** BEGIN **

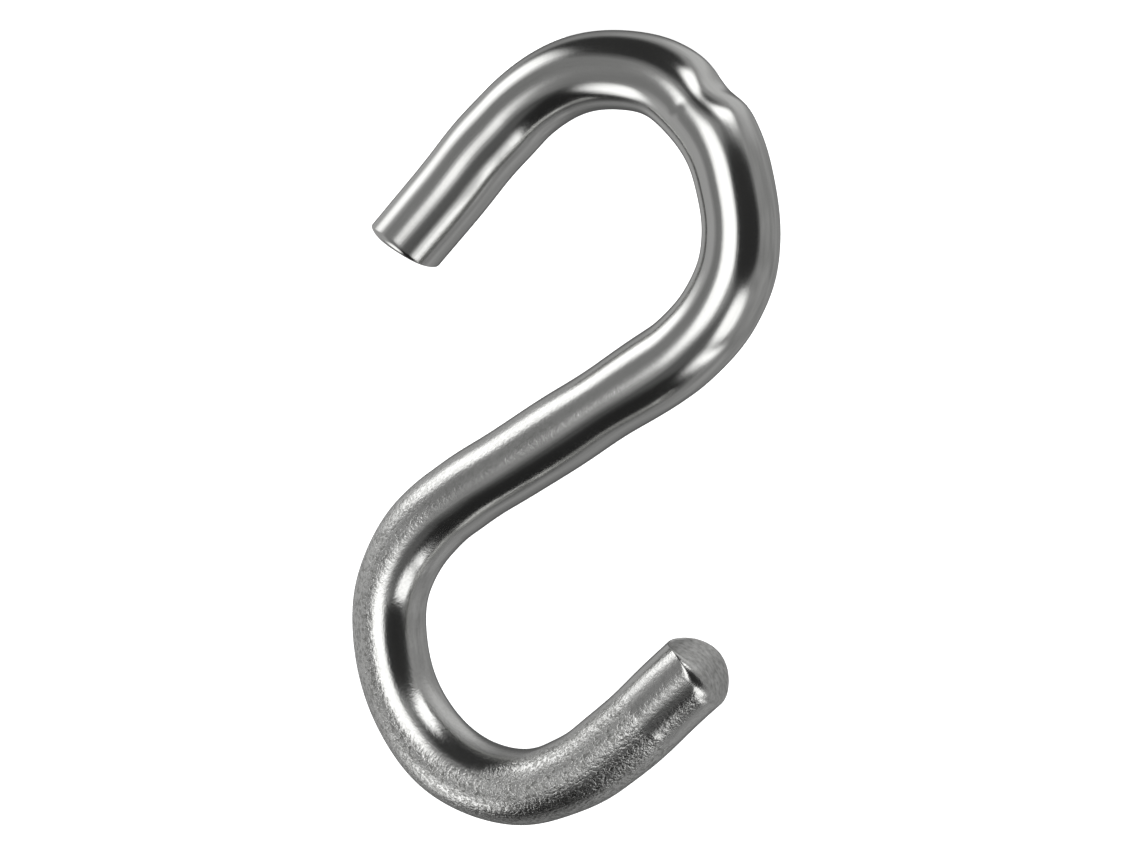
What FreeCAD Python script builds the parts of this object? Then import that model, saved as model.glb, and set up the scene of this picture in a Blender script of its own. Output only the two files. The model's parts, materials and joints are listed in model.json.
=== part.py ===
"""Plain S-shaped meat hook, cold bent from one length of round steel bar.

Millimetres.  The bar's centreline lies in the XZ plane.  +Z points up along the
line of pull, which runs through the centres of both bends.  The origin is the
centre of the upper bend, where a rail of the largest size that fits would sit.
The upper leg ends on the -X side and the lower leg ends on the +X side.
"""
import FreeCAD, Part
import math
import os

# ---------------------------------------------------------------- driving sizes
# Bar
bar_diameter = 8.0

# Upper bend, which hangs on the rail
upper_inner_radius = 11.4
upper_turn = 194.0            # degrees the bar turns through

# Lower bend, which carries the load
lower_inner_radius = 11.4
lower_turn = 191.0            # degrees the bar turns through

# Straight stretches of bar
upper_leg_length = 18.0       # end of the upper bend to the tip
shank_length = 30.0           # between the two bends
lower_leg_length = 15.8       # end of the lower bend to the tip

# Cropped ends: a shallow crown with a rolled rim
upper_crown_height = 0.3
upper_crown_shift = 0.0       # crown's high point, from the bar's axis
upper_rim_radius = 0.4
lower_crown_height = 1.0
lower_crown_shift = 0.8       # towards the mouth of the lower bend
lower_rim_radius = 0.5

# Groove that the bending pin pressed into the outside of the upper bend
groove_angle = 60.0           # degrees above +X, seen from -Y
groove_roll = 25.0            # degrees round the bar, from the outside towards -Y
groove_depth = 0.8
groove_pin_radius = 5.0
groove_shoulder_radius = 1.5  # where the groove runs out into the round of the bar

# ------------------------------------------------------------------ worked out
bar_radius = bar_diameter / 2
upper_bend_radius = upper_inner_radius + bar_radius
lower_bend_radius = lower_inner_radius + bar_radius

# The shank is the inner tangent of the two bend circles, so it leans.
shank_rise = upper_bend_radius + lower_bend_radius
bend_spacing = math.hypot(shank_length, shank_rise)
shank_lean = math.degrees(math.atan2(shank_rise, shank_length))

# Headings in degrees from +X towards +Z, walking from the upper tip to the lower.
# The upper bend turns clockwise and the lower one turns back.
shank_heading = -90 - shank_lean
upper_leg_heading = shank_heading + upper_turn
lower_leg_heading = shank_heading + lower_turn

upper_centre = FreeCAD.Vector(0, 0, 0)
lower_centre = FreeCAD.Vector(0, 0, -bend_spacing)
front = FreeCAD.Vector(0, -1, 0)


def along(heading):
    """Unit vector in the XZ plane, `heading` degrees from +X towards +Z."""
    angle = math.radians(heading)
    return FreeCAD.Vector(math.cos(angle), 0, math.sin(angle))


def round_the_bar(outward, roll):
    """Unit vector `roll` degrees round the bar from `outward` towards the front."""
    angle = math.radians(roll)
    return outward * math.cos(angle) + front * math.sin(angle)


# Where each straight stretch meets its bends
upper_bend_start = upper_centre + along(upper_leg_heading + 90) * upper_bend_radius
upper_bend_end = upper_centre + along(shank_heading + 90) * upper_bend_radius
lower_bend_start = lower_centre + along(shank_heading - 90) * lower_bend_radius
lower_bend_end = lower_centre + along(lower_leg_heading - 90) * lower_bend_radius


def straight(start, heading, length):
    """Round bar from `start`, running `length` along `heading`."""
    return Part.makeCylinder(bar_radius, length, start, along(heading))


def bend(start, heading, centre, turn):
    """Round bar from `start`, turned about `centre`; a positive turn is clockwise."""
    section = Part.Face(Part.Wire(Part.makeCircle(bar_radius, start, along(heading))))
    return section.revolve(centre, FreeCAD.Vector(0, 1, 0), turn)


def ball(radius, centre, facing):
    """Ball with its seam turned away from `facing`, so that side is one smooth face."""
    sphere = Part.makeSphere(radius)
    seam_away = FreeCAD.Rotation(FreeCAD.Vector(1, 0, 0), facing * -1)
    sphere.Placement = FreeCAD.Placement(centre, seam_away)
    return sphere


def rim_edges(leg, outward):
    """Edges round the crowned end, where the crown meets the side of the bar."""
    crown = max(leg.Faces, key=lambda face: face.CenterOfMass.dot(outward))
    return [edge for edge in crown.Edges if not edge.isSeam(crown)]


def cropped_leg(start, heading, length, mouth_side, crown_height, crown_shift, rim_radius):
    """Straight leg from `start` to its cropped tip."""
    outward = along(heading)
    crown_radius = (bar_radius ** 2 + crown_height ** 2) / (2 * crown_height)
    crown_centre = start + outward * (length - crown_radius) + mouth_side * crown_shift
    shaft = straight(start, heading, length - bar_radius)
    blank = straight(start + outward * (length - bar_radius), heading, bar_diameter)
    end = blank.common(ball(crown_radius, crown_centre, outward))
    leg = shaft.fuse(end).removeSplitter()
    return leg.makeFillet(rim_radius, rim_edges(leg, outward))


def pressed_mark(point, tangent, press_from, depth, pin_radius):
    """Round pin lying across the bar, sunk `depth` into the side `press_from` faces."""
    pin_length = 2 * bar_diameter
    pin_axis = tangent.cross(press_from)
    pin_middle = point + press_from * (bar_radius - depth + pin_radius)
    return Part.makeCylinder(pin_radius, pin_length, pin_middle - pin_axis * (pin_length / 2), pin_axis)


def groove_edges(bar):
    """Edges of the face that the bending pin left in the bar."""
    groove = min(bar.Faces, key=lambda face: abs(getattr(face.Surface, "Radius", 0) - groove_pin_radius))
    return [edge for edge in groove.Edges if not edge.isSeam(groove)]


def hook():
    """The whole bar: leg, bend, shank, bend, leg."""
    upper_leg = cropped_leg(upper_bend_start, upper_leg_heading + 180, upper_leg_length,
                            along(upper_leg_heading - 90),
                            upper_crown_height, upper_crown_shift, upper_rim_radius)
    upper_bend = bend(upper_bend_start, upper_leg_heading, upper_centre, upper_turn)
    shank = straight(upper_bend_end, shank_heading, shank_length)
    lower_bend = bend(lower_bend_start, shank_heading, lower_centre, -lower_turn)
    lower_leg = cropped_leg(lower_bend_end, lower_leg_heading, lower_leg_length,
                            along(lower_leg_heading + 90),
                            lower_crown_height, lower_crown_shift, lower_rim_radius)
    bar = upper_leg.fuse([upper_bend, shank, lower_bend, lower_leg]).removeSplitter()

    groove_outward = along(groove_angle)
    groove = pressed_mark(upper_centre + groove_outward * upper_bend_radius,
                          along(groove_angle - 90),
                          round_the_bar(groove_outward, groove_roll),
                          groove_depth, groove_pin_radius)
    bar = bar.cut(groove).removeSplitter()
    return bar.makeFillet(groove_shoulder_radius, groove_edges(bar))


os.makedirs("parts", exist_ok=True)
hook().exportStep("parts/hook.step")
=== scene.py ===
"""Looks for the plain steel S hook: one bent bar with its marks, its steel and a small studio.

Metres and the row's own frame.  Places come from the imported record's mounts and the
CAD node's box; sizes of marks are in millimetres and are turned into metres by MM.
"""

import json
import math

import bpy
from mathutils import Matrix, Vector, noise


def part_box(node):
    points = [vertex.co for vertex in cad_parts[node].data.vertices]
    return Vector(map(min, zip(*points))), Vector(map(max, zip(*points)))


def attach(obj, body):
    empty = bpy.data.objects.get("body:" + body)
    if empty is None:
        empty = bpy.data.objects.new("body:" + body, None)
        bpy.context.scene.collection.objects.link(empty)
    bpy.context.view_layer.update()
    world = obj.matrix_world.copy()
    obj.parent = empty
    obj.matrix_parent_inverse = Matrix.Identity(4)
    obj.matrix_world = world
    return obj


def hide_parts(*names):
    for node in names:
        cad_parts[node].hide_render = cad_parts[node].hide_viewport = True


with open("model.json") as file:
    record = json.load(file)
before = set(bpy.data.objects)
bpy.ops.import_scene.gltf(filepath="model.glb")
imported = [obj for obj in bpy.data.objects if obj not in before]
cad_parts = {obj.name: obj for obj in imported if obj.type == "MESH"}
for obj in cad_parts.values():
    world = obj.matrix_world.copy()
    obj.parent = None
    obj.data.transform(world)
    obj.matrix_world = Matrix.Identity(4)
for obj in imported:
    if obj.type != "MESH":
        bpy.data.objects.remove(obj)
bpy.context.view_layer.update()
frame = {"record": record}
MM = 0.001

# ------------------------------------------------------------------ the bar's route
mounts = {mount["name"]: mount for mount in frame["record"]["mounts"]}
node_low, node_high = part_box("hook")
bar_radius = mounts["upper_leg"]["dims"]["r_mm"] * MM
lower_centre = Vector(mounts["load_seat"]["pos_m"])
upper_centre = Vector(mounts["rail_seat"]["pos_m"])
upper_bend_radius = node_high.z - upper_centre.z - bar_radius
lower_bend_radius = lower_centre.z - node_low.z - bar_radius
bend_spacing = upper_centre.z - lower_centre.z
shank_rise = upper_bend_radius + lower_bend_radius
shank_length = math.sqrt(bend_spacing ** 2 - shank_rise ** 2)


def heading_of(axis):
    """Angle of an axis in the XZ plane, from +X towards +Z."""
    return math.atan2(axis[2], axis[0])


# Headings of the walk from the upper tip to the lower one.  The upper leg is walked against
# its mount's axis, and its heading is brought back to between -180 and 180 degrees.
shank_heading = -math.pi / 2 - math.atan2(shank_rise, shank_length)
upper_leg_heading = heading_of(mounts["upper_leg"]["axis"]) + math.pi
upper_leg_heading = (upper_leg_heading + math.pi) % (2 * math.pi) - math.pi
lower_leg_heading = heading_of(mounts["lower_leg"]["axis"])
upper_turn = upper_leg_heading - shank_heading
lower_turn = lower_leg_heading - shank_heading
upper_leg_length = 18.0 * MM
lower_leg_length = 15.8 * MM


def along(heading):
    """Unit vector in the XZ plane."""
    return Vector((math.cos(heading), 0, math.sin(heading)))


FRONT = Vector((0, -1, 0))
upper_bend_start = upper_centre + along(upper_leg_heading + math.pi / 2) * upper_bend_radius
upper_bend_end = upper_centre + along(shank_heading + math.pi / 2) * upper_bend_radius
lower_bend_end = lower_centre + along(lower_leg_heading - math.pi / 2) * lower_bend_radius

upper_bend_from = upper_leg_length
shank_from = upper_bend_from + upper_bend_radius * upper_turn
lower_bend_from = shank_from + shank_length
lower_leg_from = lower_bend_from + lower_bend_radius * lower_turn
bar_length = lower_leg_from + lower_leg_length


def place(s):
    """Centre of the bar and its heading, `s` metres from the upper tip."""
    if s < upper_bend_from:
        heading = upper_leg_heading
        return upper_bend_start + along(heading) * (s - upper_bend_from), heading
    if s < shank_from:
        heading = upper_leg_heading - (s - upper_bend_from) / upper_bend_radius
        return upper_centre + along(heading + math.pi / 2) * upper_bend_radius, heading
    if s < lower_bend_from:
        return upper_bend_end + along(shank_heading) * (s - shank_from), shank_heading
    if s < lower_leg_from:
        heading = shank_heading + (s - lower_bend_from) / lower_bend_radius
        return lower_centre + along(heading - math.pi / 2) * lower_bend_radius, heading
    return lower_bend_end + along(lower_leg_heading) * (s - lower_leg_from), lower_leg_heading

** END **

◆ Given task
Identify all lines where the word "type" shows up. Copy them.

◆ Solution to the exercise
cad_parts = {obj.name: obj for obj in imported if obj.type == "MESH"}
    if obj.type != "MESH":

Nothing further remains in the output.